What Would I Choose?
If you're thinking "So the Fronius system always wins?" — no. But it wins in specific scenarios.
Choose the Fronius ecosystem if:
- You currently own or plan to buy an EV (the Wattpilot integration is the real differentiator)
- You want a single-vendor warranty — no 'blame the battery when the inverter fails' games
- You value simplicity: one app, one ecosystem, and fewer site visits
- You're keeping the system for 8+ years (the TCO advantage compounds after year 5)

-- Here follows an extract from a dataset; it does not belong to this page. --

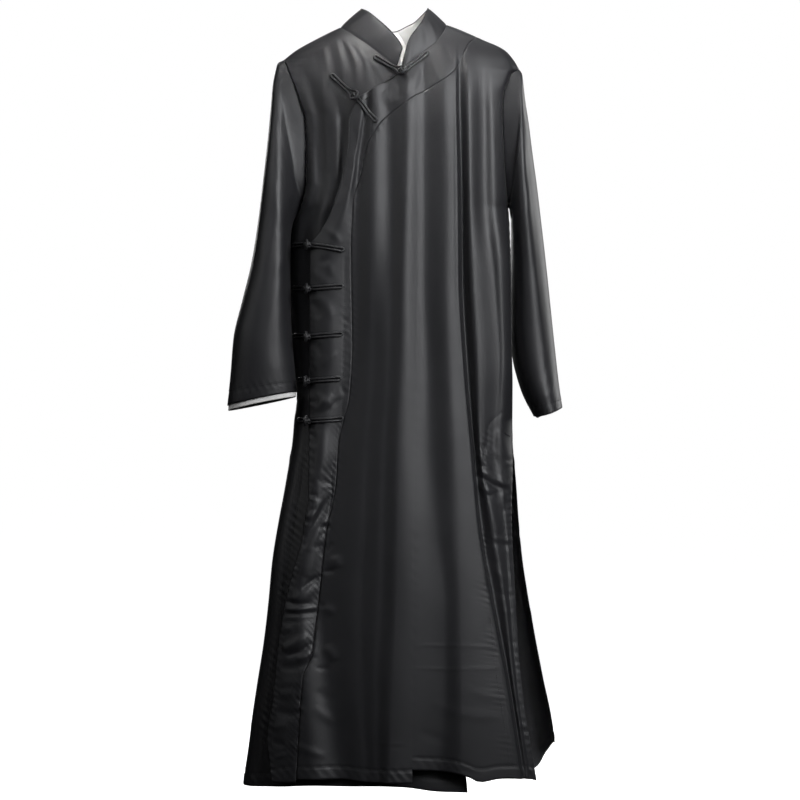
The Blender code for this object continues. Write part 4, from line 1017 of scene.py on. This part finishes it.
def sleeve_relief(k, turn, folds, extra, seed):
    relief = np.zeros_like(k)
    for at, width, start, end, height in folds:
        off = np.abs((turn - at + 180) % 360 - 180)
        along = np.sin(math.pi * np.clip((k - start + 0.6) / (end - start + 1.2), 0, 1))
        relief += height * along * np.where(off < width, (1 + np.cos(math.pi * off / width)) / 2, 0)
    around = turn * PER_DEGREE
    down = k * PER_RING
    for width, height, *line in extra:
        for lap in (-360, 0, 360):
            moved = [((a + lap) * PER_DEGREE, b * PER_RING) for a, b in line]
            relief += creases([(width, 0.45 * height, *moved)], around, down)
    relief += 0.4 * unrest(turn * 1.4, down, 190, seed) * ease(k / 1.5)
    # the armhole seam with its gathers, then the stitched cuff
    relief += -0.8 * np.exp(-(down / 2.2) ** 2)
    relief += 0.5 * ripple(around, 15, seed) * np.exp(-(down / 14) ** 1.5)
    cuff = SLEEVE_RINGS * PER_RING - down
    relief += -0.7 * np.exp(-((cuff - 24) / 1.6) ** 2)
    relief += 0.4 * ripple(around + cuff * 0.5, 16, seed + 1) * np.exp(-((cuff - 22) / 12) ** 2)
    return relief


# width and height of each crease, then angle round the sleeve and ring for each of its points
SLEEVE_LEFT_CREASES = [
    (8, -2.0, (150, 0.3), (120, 1.2), (96, 2.4)), (8, 2.0, (165, 0.4), (140, 1.6), (128, 3.2)),
    (8, 1.4, (60, 0.2), (66, 1.2), (74, 2.2)), (9, -1.2, (30, 0.3), (38, 1.6), (42, 3.0)),
    (10, 1.6, (100, 3.2), (76, 4.4), (62, 5.8)), (9, -1.6, (140, 4.0), (118, 5.0), (98, 5.6)),
    (9, 1.6, (150, 4.8), (126, 6.0), (100, 6.8)), (11, 1.2, (60, 6.4), (70, 7.8), (74, 9.4)),
    (10, -1.1, (120, 7.2), (112, 8.6), (116, 10.0)), (9, 1.0, (24, 4.4), (34, 6.2), (36, 8.2)),
    (10, 1.8, (200, 0.5), (214, 1.8), (230, 3.2)), (10, -1.5, (240, 3.6), (220, 5.0), (206, 6.2)),
    (10, -1.3, (300, 1.0), (290, 2.6), (292, 4.0)), (11, 1.4, (262, 5.2), (250, 6.6), (252, 8.6)),
    (11, 1.1, (320, 4.0), (314, 6.0), (318, 8.6)), (10, 1.2, (212, 6.8), (222, 8.4), (226, 10)),
]
SLEEVE_RIGHT_CREASES = [
    (8, -1.8, (150, 0.3), (124, 1.4), (104, 2.8)), (8, 1.8, (168, 0.6), (150, 2.0), (140, 3.6)),
    (9, 1.2, (62, 0.2), (60, 1.4), (64, 2.8)), (8, -1.2, (34, 0.4), (30, 1.8), (34, 3.2)),
    (11, 1.4, (110, 3.6), (92, 5.0), (86, 6.6)), (9, -1.3, (146, 4.6), (128, 5.6), (112, 6.2)),
    (11, 1.0, (70, 6.6), (66, 8.2), (72, 9.8)), (10, -1.0, (128, 7.4), (120, 9.0), (122, 10.2)),
    (7, 1.2, (40, 9.6), (70, 10.2), (100, 10.3)), (6, -0.9, (60, 9.2), (88, 9.8), (112, 10.0)),
    (10, 1.7, (204, 0.5), (220, 1.8), (232, 3.2)), (10, -1.5, (244, 3.8), (226, 5.2), (208, 6.4)),
    (10, -1.2, (302, 1.2), (292, 2.8), (296, 4.4)), (11, 1.3, (266, 5.4), (254, 6.8), (256, 8.8)),
    (11, 1.0, (322, 4.2), (318, 6.2), (322, 8.8)), (10, 1.2, (216, 7.0), (226, 8.6), (230, 10.2)),
]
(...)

Choose the standard system if:
- Your budget is strictly under $13,000 upfront and you can't stretch
- You don't own an EV and don't plan to for 5+ years
- You're comfortable with managing separate apps and warranties
- You have a trusted installer who will handle all compatibility issues locally
For me—a cost controller who analyzed $180,000 in cumulative spending across 6 years—the Fronius system was the better long-term investment. The $2,100 higher upfront cost was offset by $3,800 in higher energy savings and $2,840 in lower operational/warranty costs over 10 years. That's a net benefit of $4,540.
But the real value? Knowing exactly what I was paying for. There's something satisfying about a quote that lists everything upfront. After all the stress of comparing 8 vendors over 3 months, finally having a clear cost picture — that's the payoff.
— A cost controller who's learned that the 'cheap' option often costs more in the end.